Юфа ему говорил: "Свин, что ты чушь всякую поешь? Матерых-то песен у тебя нет"
– Со Свиньей мы познакомились в тот же день, что и с Юфой, в 1982-м. Нам нужно было снимать какой-то подводный клип. Я говорю нашему басисту Мише Дубову, что нам бы режиссера. Он говорит: "Да вон, Юфа напротив живет, панки его уважают". Ну, мы быстро пришли знакомиться. Я говорю: "Жень, нужен бокс, камера, у тебя есть?" Он, заинтригованный, бегает по комнате. Тут заходит Свин с кем-то из товарищей, сразу драка. Через неделю Свинья уже не покидал нашего флэта, который был напротив Юфы. Все – дети, зверьки и гости – у нас жили своей жизнью. И никаких родителей. Ему это нравилось как нормальному пацану. Потом вся эта деятельность с Юфой у нас началась, киноэпопеи, матерость. Свин ведь писал такие прекрасные тексты, именно слушая Юфу, когда он уже перестал про икру какую-то петь, и появились у него трупаки, или что он отверткой кого-то разодрать хочет. Это Юфа ему говорил: "Свин, что ты чушь всякую поешь? Матерых-то песен у тебя нет". И вот он старался, прямо из кожи лез. Несмотря на то что Свинья всегда делал вид, что относится к своей деятельности наплевательски, это было не так. На самом деле он очень трепетно относился к музыке. У него и голос прекрасный, и чувство ритма. Была, например, такая ситуация. Как-то мы с Юфой записали на кассетник не музыку даже, а наш истовый рев в ритме. Тут же вышли на Московский проспект – гуляя, попугали прохожих с магнитофоном и сами порадовались своей музычке. Я говорю Юфе: прекрасный составили трек, можно под любой фильм ставить, и будет хорошее звуковое сопровождение. Тут Свин приходит, взял запись – и нет ее. Ищем пленку потом, и Юфа говорит: "Свинья взял и из ревности, видимо, изодрал". Андрюша в этом смысле был гениальный. Говорит: "Если б мог, сам бы этот рок русский не пел, потому что никто же там ни петь, ни играть не умеет". Но был его житницей, здравницей и кузницей в то же время. Через "Поп-механику" и через Свина, как через образовательное предприятие на теле народа и в мозжечке страны, прошло огромное множество музыкантов.
– Расскажи о Башлачеве. Я знаю, вы тесно общались. Как ты с ним познакомился? Как узнал о его смерти?

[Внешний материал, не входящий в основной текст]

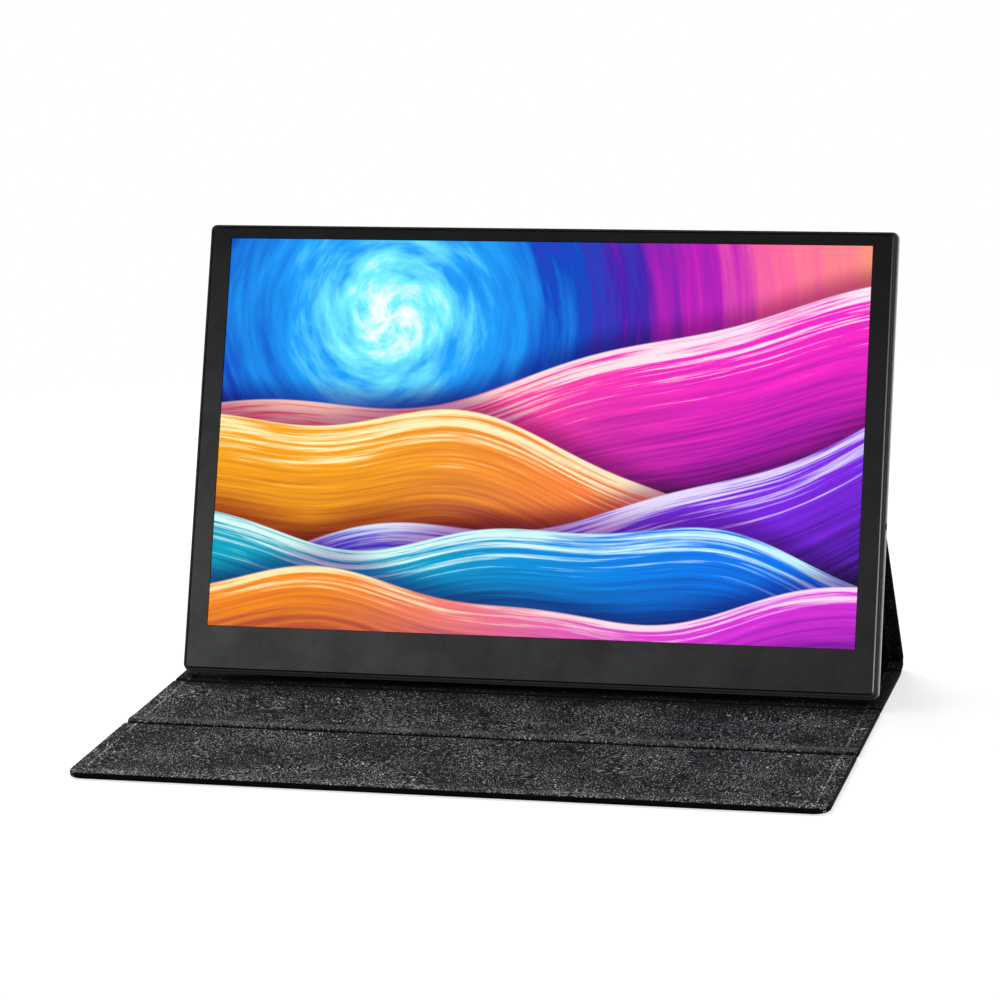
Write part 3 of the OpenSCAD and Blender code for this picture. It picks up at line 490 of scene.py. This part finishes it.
# Each wave: height at the left, slope, ripples (size, turns, start), depth, then crest, body and foot
# colours at the left and at the right.
WAVES = (
    (0.56, 0.27, ((0.055, 0.8, 3.0), (0.018, 2.1, 0.4)), 0.46,
        ((1.0, 0.62, 0.5), (0.98, 0.09, 0.16), (0.25, 0.0, 0.2)),
        ((1.0, 0.82, 0.95), (1.0, 0.02, 0.6), (0.16, 0.0, 0.3))),
    (0.60, -0.36, ((0.095, 0.85, 5.4), (0.02, 2.4, 2.0)), 0.44,
        ((1.0, 0.95, 0.5), (1.0, 0.4, 0.01), (0.35, 0.02, 0.01)),
        ((1.0, 0.8, 0.55), (1.0, 0.16, 0.06), (0.2, 0.0, 0.12))),
    (0.10, 0.44, ((0.06, 0.9, 0.9), (0.018, 2.3, 4.0)), 0.42,
        ((0.75, 0.85, 1.0), (0.1, 0.12, 1.0), (0.0, 0.01, 0.2)),
        ((0.8, 0.7, 1.0), (0.22, 0.02, 0.85), (0.015, 0.0, 0.12))),
    (0.33, -0.17, ((0.075, 0.85, 3.9), (0.018, 2.6, 1.0)), 0.34,
        ((0.7, 1.0, 0.95), (0.0, 0.42, 0.6), (0.0, 0.015, 0.12)),
        ((0.6, 0.95, 1.0), (0.0, 0.2, 0.95), (0.0, 0.01, 0.15))),
    (0.09, 0.02, ((0.055, 1.05, 0.6), (0.014, 2.7, 5.0)), 0.2,
        ((1.0, 0.85, 0.45), (1.0, 0.28, 0.01), (0.3, 0.01, 0.04)),
        ((1.0, 0.7, 0.9), (0.75, 0.03, 0.75), (0.08, 0.0, 0.25))),
)


def lit_screen():
    """The lit picture: layered silky waves of colour under a glowing sky, inside a black surround."""
    f = Finish("lit_screen", Base_Color=BLACK, Roughness=0.34, Specular_IOR_Level=0.1,
        Emission_Strength=1.0)
    place = f.coords()
    across, height = f.distance(place, ACROSS), f.distance(place, UP_SCREEN)
    x0, x1 = span("light_guide", ACROSS)
    h0, h1 = span("light_guide", UP_SCREEN)
    x0, x1, h0, h1 = x0 + PICTURE_INSET, x1 - PICTURE_INSET, h0 + PICTURE_INSET, h1 - PICTURE_INSET
    u, v = f.fit(across, x0, x1), f.fit(height, h0, h1)

    def muladd(a, b, c):
        return f.add("Math", {0: a, 1: b, 2: c}, operation="MULTIPLY_ADD")

    def curve(base, slope, ripples):
        """Height of a wave's crest across the picture."""
        line = muladd(u, slope, base)
        for size, turns, start in ripples:
            swing = f.calc("SINE", muladd(u, turns * math.tau, start))
            line = muladd(swing, size, line)
        return line

    glow = f.add("CombineXYZ", {0: f.times(f.minus(u, GLOW_AT[0]), PICTURE_SHAPE),
        1: f.minus(v, GLOW_AT[1])})
    far = f.add("VectorMath", {0: glow}, operation="LENGTH", out="Value")
    heading = f.add("VectorMath", {0: glow}, operation="NORMALIZE")
    wound = f.add("VectorRotate", {"Vector": heading, "Angle": f.times(far, GLOW_TWIST)},
        rotation_type="Z_AXIS")
    lifted = f.add("VectorMath", {0: f.add("CombineXYZ", {2: f.times(far, 16.0)}), 1: wound})
    rings = f.noise(lifted, 1.1, 4.0, 0.6)
    outward = f.plus(f.times(far, SKY_SPREAD), f.spread(rings, -SKY_RINGS, SKY_RINGS))
    picture = f.ramp(outward, *SKY)
    for number, (base, slope, ripples, depth, *sides) in enumerate(WAVES):
        below = f.minus(curve(base, slope, ripples), v)
        threads = f.noise(f.add("CombineXYZ", {0: f.times(u, 1.9), 1: f.times(below, 40.0),
            2: 7.0 * number}), 2.0, 5.0, 0.6)
        silk = f.plus(f.fit(below, 0.0, depth), f.fit(threads, 0.32, 0.68, -0.24, 0.24))
        tints = []
        for crest, body, foot in sides:
            deep = tuple(0.45 * a + 0.55 * b for a, b in zip(body, foot))
            tints.append(f.ramp(silk, *zip(SILK_STOPS, (crest, body, deep, foot))))
        colour = f.mix(f.fit(u, 0.15, 0.85, curve="SMOOTHSTEP"), *tints)
        dim = f.fit(below, -SHADOW_REACH, 0.0, 0.0, 1.0, "SMOOTHSTEP")
        picture = f.mix(dim, picture, f.mix(1.0, picture, SHADOW_TINT, "MULTIPLY"))
        picture = f.mix(f.fit(below, 0.0, 0.004), picture, colour)
    inside = 1.0
    for value, low, high in ((across, x0, x1), (height, h0, h1)):
        inside = f.times(inside, f.calc("GREATER_THAN", value, low))
        inside = f.times(inside, f.calc("LESS_THAN", value, high))
    return f.wire(Emission_Color=f.mix(inside, BLACK, picture))


PATTERN_TURN = (-SCREEN_SLOPE, 0, 0)                   # lays a printed pattern along the leaning screen


def board_green(name, mask, copper):
    """Circuit board: a green mask over faint traces, with metal pads."""
    f = Finish(name, Roughness=0.35)
    place = f.coords(turn=PATTERN_TURN)
    traces = f.add("TexBrick", {"Vector": place, "Scale": 260.0, "Color1": (*mask, 1),
        "Color2": tuple([c * 0.8 for c in mask] + [1]), "Mortar": tuple([c * 1.5 for c in mask] + [1]),
        "Mortar Size": 0.06}, offset=0.37)
    pads = f.fit(f.cells(place, 330.0, random=0.6), 0.16, 0.2, 1.0, 0.0)
    return f.wire(Base_Color=f.mix(f.times(pads, 0.8), traces, (*copper, 1)),
        Normal=f.bump(pads, 0.05 * MM))


def striped(name, dark, pale, pitch, share, metallic, rough):
    """Fine parallel conductors along a ribbon or cable."""
    f = Finish(name, Metallic=metallic, Roughness=rough)
    line = f.calc("LESS_THAN", f.calc("FRACT", f.times(f.split(f.coords()), 1 / pitch)), share)
    cloud = f.spread(f.noise(f.coords(), 60.0), 0.8, 1.0)
    tint = f.mix(line, (*dark, 1), (*pale, 1))
    return f.wire(Base_Color=f.mix(1.0, tint, f.neutral(cloud), "MULTIPLY"),
        Normal=f.bump(line, 0.04 * MM))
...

– Помнится, как-то сидел я у товарища и мы слушали музыку современную. Зашла жена СашБаша и говорит: "А послушать моего мужа не хотите?", кассету вынимает цинично так и ставит свою. И оттуда сразу его трынь-брынь. Мы ей: "Убрала своего Высоцкого, ставь, что было!” Так я в первый раз его и услышал. На этом дело тогда и закончилось. Тут через какое-то время Саньке негде жить. Я говорю: "Так живи у меня". У меня тогда как раз освободилась комната. Он приехал. Я ему говорю: "Не мог тебя послушать, давай, может быть, поиграешь вживую, гитара есть". И что-то Саня забрякал. Через 15 минут сосед Серега прибежал с водкой, и тут до утра уже мы и завелись. Уже и тогда кровь лилась по гитаре, как обычно у него на концертах. В свое время я Сане нарисовал рок-плакат для парижской выставки, что-то между Рерихом и Билибиным. Он порадовался. Выставлялась в 1988 году под названием "Песни под гитару. Александр Башлачев".
А о смерти... Была поездка в Вятку, город Киров, где иногда падает розовый снег и какие-то взрывы происходят. Взяли единый билет на всех. Была такая возможность в Советском Союзе – взять единый билет на группу. В вагон зашло больше пятнадцати человек, а обратно приехали уже впятером и узнали, что хлопец-то наш упал по своей воле с восьмого этажа. Такая первая ранняя смерть, трагическая. Очень я переживал. Сейчас уже как-то попривык, но все равно переживаю. Похороны были на Ковалевском кладбище. Могила уже заросла березами, на которых у него колокольчики. Поляна в лес на этом кладбище превратилась. Когда мы уезжали в Вятку, парень только из Москвы приехал, и я сразу удивился тому, что он был какой-то не в себе. Как-то успокаивал его по мере сил, а потом друзьям поручил. А когда вернулись и обо всем узнали, то тут уже отреагировал, как, кажется, Соболевский на смерть Пушкина: "Был бы в городе, не позволил бы".